Najlepszym rozwiązaniem jest wstawienie samochodu do garażu lub pod wiatę, gdzie bezpiecznie przeczeka zagrożenie. Jeśli nie mamy dostępu do zadaszenia, warto zaparkować pod rozłożystym drzewem, którego gałęzie mogą częściowo osłonić karoserię, zmniejszając prędkość spadających bryłek i poziom szkód. Można również okryć auto pokrowcem przeciwgradowym, a jeśli go nie posiadamy, to grubym kartonem lub kocem, najlepiej jednym i drugim. Takie zabezpieczenie amortyzuje siłę uderzenia i rozkłada ją na większej powierzchni. Należy dobrze zamocować osłonę, aby nie została zdmuchnięta przez wiatr. Nawet podstawowa forma zabezpieczenia może znacznie zmniejszyć straty wynikające z gradobicia i późniejsze koszty naprawy.
Gradobicie a ubezpieczenie
Często kierowcy przypominają sobie o ubezpieczeniu, gdy szkoda już jest wyrządzona. Aby ubiegać się o odszkodowanie za straty spowodowane działaniem natury, konieczne jest ubezpieczenie AC (Auto Casco), które nie posiada klauzuli wyłączającej takie przypadki. Nawet jeśli mamy takie ubezpieczenie, można napotkać komplikacje, gdyż firmy ubezpieczeniowe niechętnie wypłacają odszkodowania, próbując zbyć klienta.
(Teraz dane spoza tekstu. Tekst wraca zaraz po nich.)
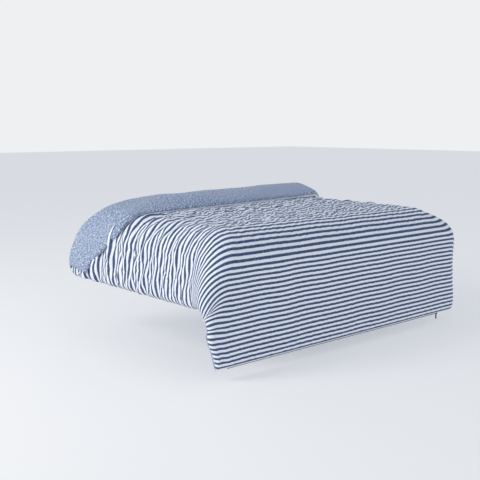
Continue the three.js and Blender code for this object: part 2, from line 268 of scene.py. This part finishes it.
across_lines = np.linspace(-cover_width / 2, cover_width / 2, round(cover_width / grid_step) + 1)
along_lines = np.linspace(0, cover_length, round(cover_length / grid_step) + 1)
grid_s, grid_t = np.meshgrid(across_lines, along_lines, indexing="ij")
middle = lay(grid_s, grid_t)
middle_normal = normals_of(middle)

# The filling thins to nothing at the sewn edges, and is pressed flat round the turn at the left.
rim = 0.11
sewn_gap = 0.0007
zip_gap = 0.0024
zip_depth = 0.012
turn_gap = 0.003
to_side = cover_width / 2 - np.abs(grid_s)
to_edge = np.minimum(np.minimum(to_side, grid_t), cover_length - grid_t)
part = np.clip(to_edge / rim, 0, 1)
past_turn = grid_t - turn_at(grid_s)
most_pressed = 1 - flat_loft / half_loft
pressed = 1 - most_pressed * (1 - fullness(grid_s)) * smooth((past_turn + 0.35) / 0.30)
loft = half_loft * pressed * np.sqrt(np.maximum(1 - (1 - part) ** 2, 0))
edge_gap = np.where(grid_t < zip_depth, zip_gap, sewn_gap)
loft = np.hypot(loft, edge_gap)
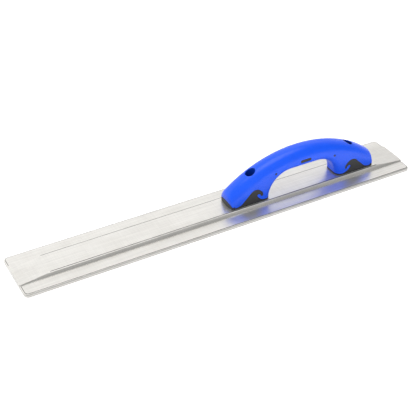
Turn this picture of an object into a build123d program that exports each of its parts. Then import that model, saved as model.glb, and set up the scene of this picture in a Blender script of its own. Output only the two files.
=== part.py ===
from build123d import *
import math
import os

# Magnesium hand float: a long flat blade with a raised spine, and a two-material
# bow handle screwed to the spine nearer one end of the blade.
# Frame: origin at the middle of the blade's flat working face, +X along the blade
# towards the end that the handle sits nearer to, +Y across it, +Z up. Millimetres.

# ---- driving dimensions -------------------------------------------------------
INCH = 25.4

# blade, a magnesium extrusion
BLADE_LENGTH = 22 * INCH
BLADE_WIDTH = 3.125 * INCH
BLADE_THICKNESS = 4.8
BLADE_CORNER_R = 6.0
BLADE_TOP_EDGE_R = 2.0
BLADE_FACE_EDGE_R = 0.6

# raised spine down the middle of the blade
SPINE_HEIGHT = 4.4
SPINE_FLAT_HALF = 16.2
SPINE_SHOULDER_R = 4.5
SPINE_SIDE_ANGLE = 64.0
SPINE_ROOT_R = 0.8
RAMP_LENGTH = 42.0
RAMP_END_HEIGHT = 1.2

# handle outer form, symmetric about HANDLE_X
HANDLE_X = 122.4
HANDLE_HALF_WIDTH = 15.2
HANDLE_TOP_R = 176.0
HANDLE_APEX_Z = 67.3
HANDLE_END = 112.5
HANDLE_END_BOW = 2.2
HANDLE_END_CORNER_R = 2.4
CROWN_R = 13.8
CROWN_BAND = 62.0
OPENING_HALF = 52.5
OPENING_CEILING_Z = 41.9
OPENING_ARCH_R = 32.0
OPENING_ROUND_R = 8.8

# soft grip moulded over the rigid core
GRIP_WALL = 3.0
SOLE_HEIGHT = 1.8
END_CAP_RISE = 8.2
END_CAP_SIDE_RISE = 2.0
END_CAP_DEPTH = 6.0

# pins and windows of the core that show through the sides of the grip
PIN_OFFSET = 45.7
PIN_Z = 44.7
PIN_DIAMETER = 2.8
WINDOW_LENGTH = 16.0
WINDOW_HEIGHT = 4.2
WINDOW_Z = 51.4

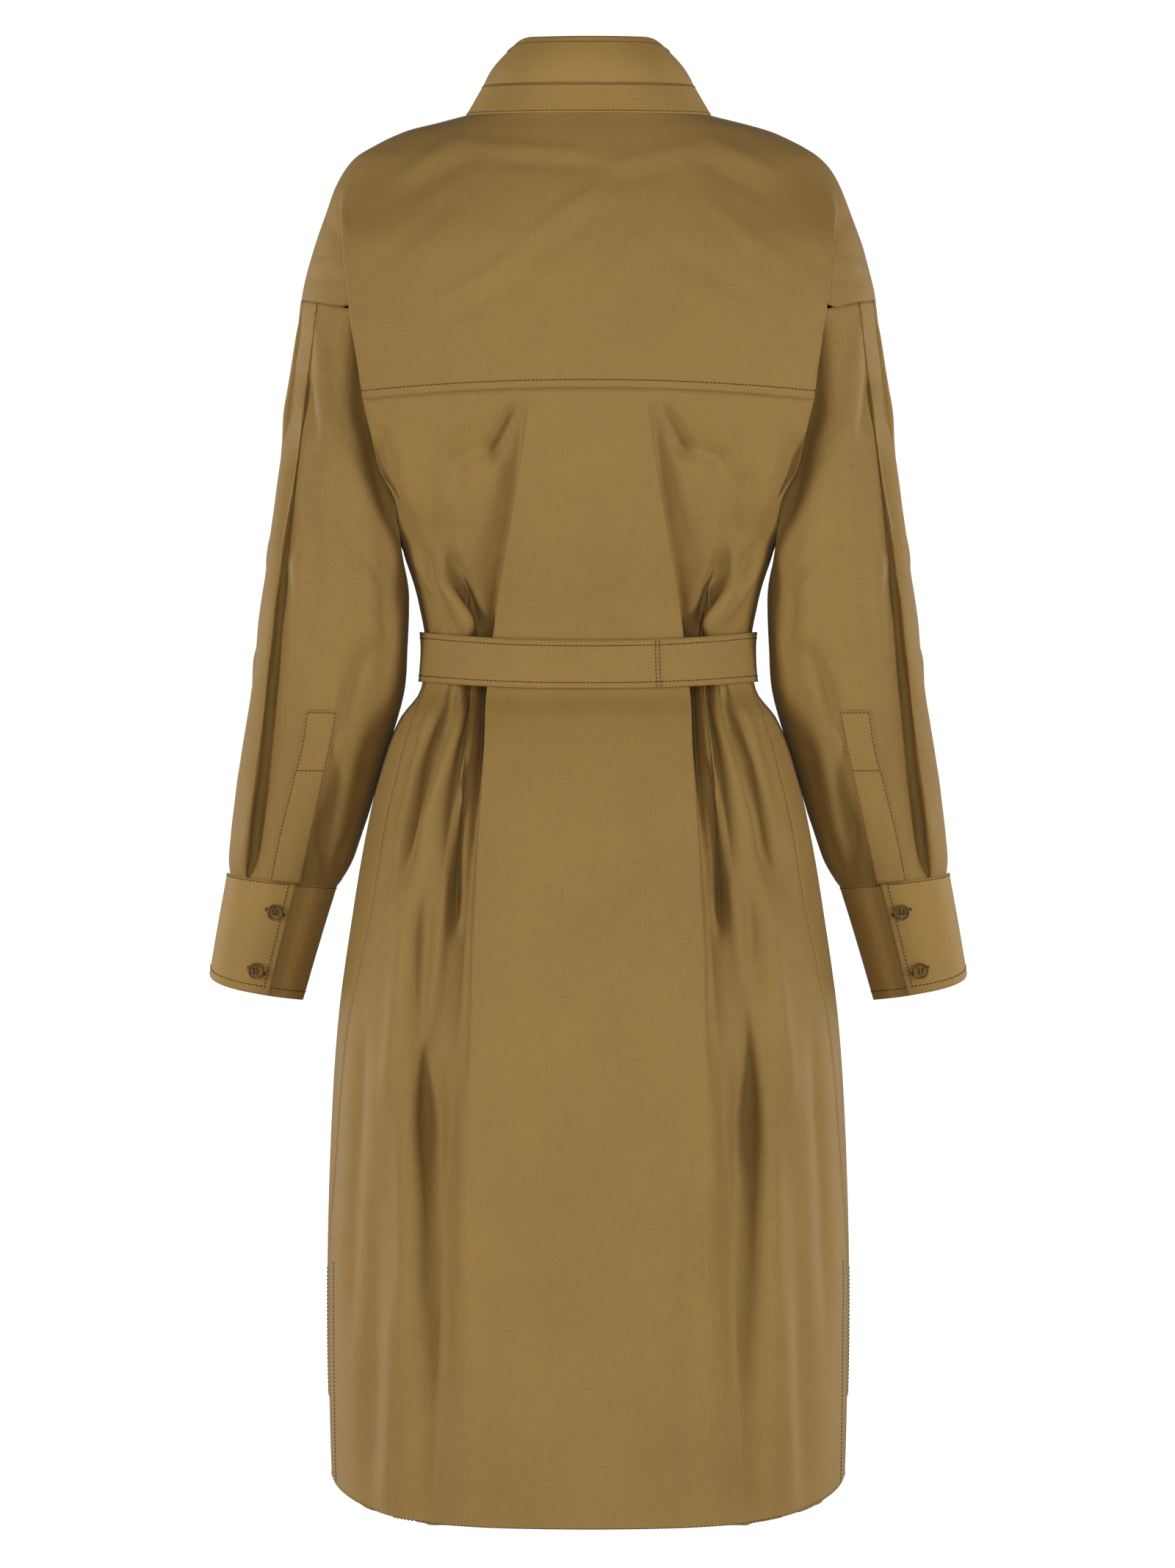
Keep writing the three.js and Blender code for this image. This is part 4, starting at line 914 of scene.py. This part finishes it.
def sleeveHeight(p, n):
    # the front of the sleeve has the back's creases, mirrored across its width
    calm = smooth((-p.z - 152) / 26) * smooth((p.z + 610) / 12)
    x = p.x if n.y > 0 else sleeveValues["mirrorWidth"] - p.x
    return calm * (creaseHeight(sleeveCreases, x, p.z) * abs(n.y) + rumple(p, 1.2))


def makeSleeve(label, side):
    grid = []
    share = sleeveValues["upperShare"]
    for t in steps(0, 1, sleeveValues["rows"]):
        if t < share:
            grid.append(upperSleeveRow(t / share))
        else:
            z = lerp(sleeveTable[0]["z"], cuffValues["seamOuter"], (t - share) / (1 - share))
            grid.append(lowerSleeveRow(z))
    grid = flipped(raised(grid, sleeveHeight, True), side)
    name = "sleeve_" + label
    piece = clothPiece(name + "_cloth", grid, dv["cloth"], clothMaterial, closed=True)
    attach(piece, "root")
    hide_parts(name)


def makeSleevePlacket(label, side):
    grid = []
    for z in steps(sleevePlacket[0]["z"], cuffValues["seamOuter"] + 0.4, 60):
        row = []
        for x in steps(look(sleevePlacket, "outer", z), look(sleevePlacket, "inner", z), 12):
            angle = sleeveAngle(z, x)
            p = sleeveRing(z, angle)
            p.z += cuffDrop(z, angle)
            row.append(p)
        grid.append(row)
    lift = dv["lay"] + dv["fused"] + 0.9
    grid = flipped(raised(grid, lambda p, n: lift), side)
    name = "sleeve_placket_" + label
    piece = clothPiece(name + "_cloth", grid, dv["fused"], clothMaterial)
    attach(piece, "root")
    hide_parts(name)


def cuffPoint(angle, t, lift=0):
    cv = cuffValues
    under = 1 - smooth((angle - cv["overlap"] - 4) / 34)
    inset = under * (dv["fused"] + dv["lay"] + 1.4) - lift
    s, c = math.sin(math.radians(angle)), math.cos(math.radians(angle))
    inner = lerp(look(sleeveTable, "inner", cv["top"]), cv["inner"], t)
    outer = lerp(look(sleeveTable, "outer", cv["top"]), cv["outer"], t)
    depth = lerp(look(sleeveTable, "depth", cv["top"]), cv["depth"], t) - inset
    forward = lerp(look(sleeveTable, "forward", cv["top"]), cv["forward"], t)
    hemPart = ((1 - c) / 2) ** 0.4
    z = lerp(cuffSeam((angle + 360) % 360) - 0.05, lerp(cv["hemOuter"], cv["hemInner"], hemPart), t)
    return Vector(((inner + outer) / 2 + ((outer - inner) / 2 - inset) * c, depth * s - forward, z))


def makeCuff(label, side):
    cv = cuffValues
    angles = steps(cv["overlap"] - cv["underlap"], cv["overlap"] + 360, 150)
    grid = [[cuffPoint(angle, t) for angle in angles] for t in steps(0, 1, 40)]
    grid = flipped(raised(grid, lambda p, n: rumple(p, 0.6)), side)
    name = "cuff_" + label
    # the cuff's lighter base colour is painted light
    piece = clothPiece(name + "_cloth", grid, dv["fused"], paintedLightPoplin)
    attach(piece, "root")
    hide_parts(name)


for label, side in (("right", 1), ("left", -1)):
    makeSleeve(label, side)
    makeSleevePlacket(label, side)
    makeCuff(label, side)
print("sleeves and cuffs made")


# Collar and stand

standValues = {"width": 83, "back": 54, "front": 73, "height": 24.4, "start": -176, "end": 190}
collarValues = {
    "width": 60,
    "back": 46,
    "front": 62,
    "end": 168,
    "backHeight": 36.6,
    "sideDrop": 7,
    "pointRise": 22,
    "bow": 3,
}


def neckRing(angle, size, lift=0):
    s, c = math.sin(math.radians(angle)), math.cos(math.radians(angle))
    depth = size["back"] if c >= 0 else size["front"]
    return Vector(((size["width"] + lift) * s, (depth + lift) * c, -bodyTable[0]["dip"] * clamp(-c) ** 1.5))


def standPoint(angle, t):
    lap = smooth((angle - 166) / 10) * (dv["fused"] + dv["lay"] + 0.8)
    low, high = neckRing(angle, bodyTable[0], lap), neckRing(angle, standValues, lap)
    low.z += 0.05
    high.z += standValues["height"]
    return low.lerp(high, t)


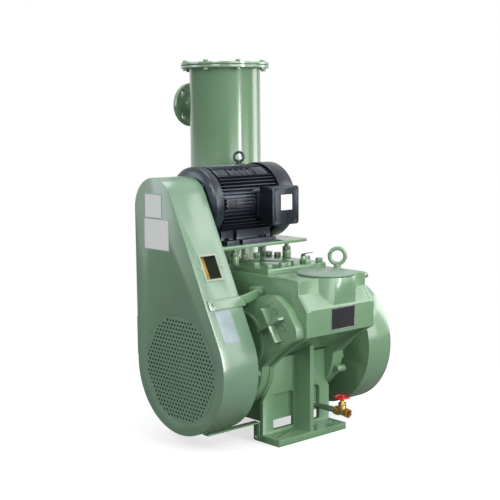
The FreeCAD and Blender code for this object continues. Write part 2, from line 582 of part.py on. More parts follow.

Aby nabyć polisę AC, auto nie może być starsze niż 15 lat, ale często firmy odmawiają ubezpieczenia aut, które przekroczyły 12 lat. Dodatkowo, firmy ubezpieczeniowe mogą twierdzić, że ubezpieczony nie podjął działań zapobiegawczych, co jest zgodne z Art. 826 k.c., gdzie paragrafy 1, 3 i 4 określają obowiązek ubezpieczonego do podjęcia działań zapobiegawczych.
Naprawa szkód
Jeśli nie udało się zabezpieczyć auta lub zminimalizować zniszczeń, koszty naprawy mogą przekroczyć wartość auta. Właściciel takiego pojazdu ma dwie opcje. Pierwszą jest zaszpachlowanie wgnieceń i późniejsze lakierowanie. To rozwiązanie jest pracochłonne i kosztowne, a cena usługi oscyluje w przedziale od kilku do kilkunastu tysięcy złotych. Złe wykonanie może powodować puchnięcie i odpryski nowego lakieru, więc powinno się je stosować w przypadku uszkodzenia oryginalnej struktury lakieru.
Jeśli lakier nie jest uszkodzony, można skorzystać z metody PDR (paintless dent repair). Jest to metoda bezinwazyjna, wykonywana za pomocą specjalnych narzędzi do wyciągania i wypychania wgnieceń. Używa się do tego odpowiednich lanc o różnych kształtach i długościach, którymi wypycha się blachę od środka, oraz pullerów, które wyciągają wgniecenia od zewnątrz. Stosuje się także młotki grawitacyjne oraz młotki blacharskie PDR, którymi wykonuje się końcowe poprawki za pomocą pobijaków. Aby dokładnie widzieć miejsce wgniecenia i efekt prostowania, używa się lamp cieniowych i tablic liniowych, które odbijają światło na lakier, ukazując krzywiznę wgniecenia.
Przewagą metody PDR jest niższa cena oraz możliwość samodzielnej naprawy. Wymaga to przygotowań, zręczności i czasu, ale efekt końcowy jest imponujący. Jeśli jednak nie czujesz się na siłach, możesz powierzyć naprawę wykwalifikowanym specjalistom PDR, którzy wykonają to zadanie szybko i profesjonalnie. Koszt naprawy zależy od rodzaju i liczby wgnieceń, renomy i umiejętności warsztatu. Cena naprawy auta często wynosi około 40-60 zł za jedno wgniecenie, więc w przypadku 50 wgłębień koszt oscyluje w granicach 2500 zł. Jest to znacznie mniej niż położenie nowego lakieru, a jeśli zdecydujesz się na samodzielną naprawę, zestawy narzędzi są dostępne w przystępnej cenie.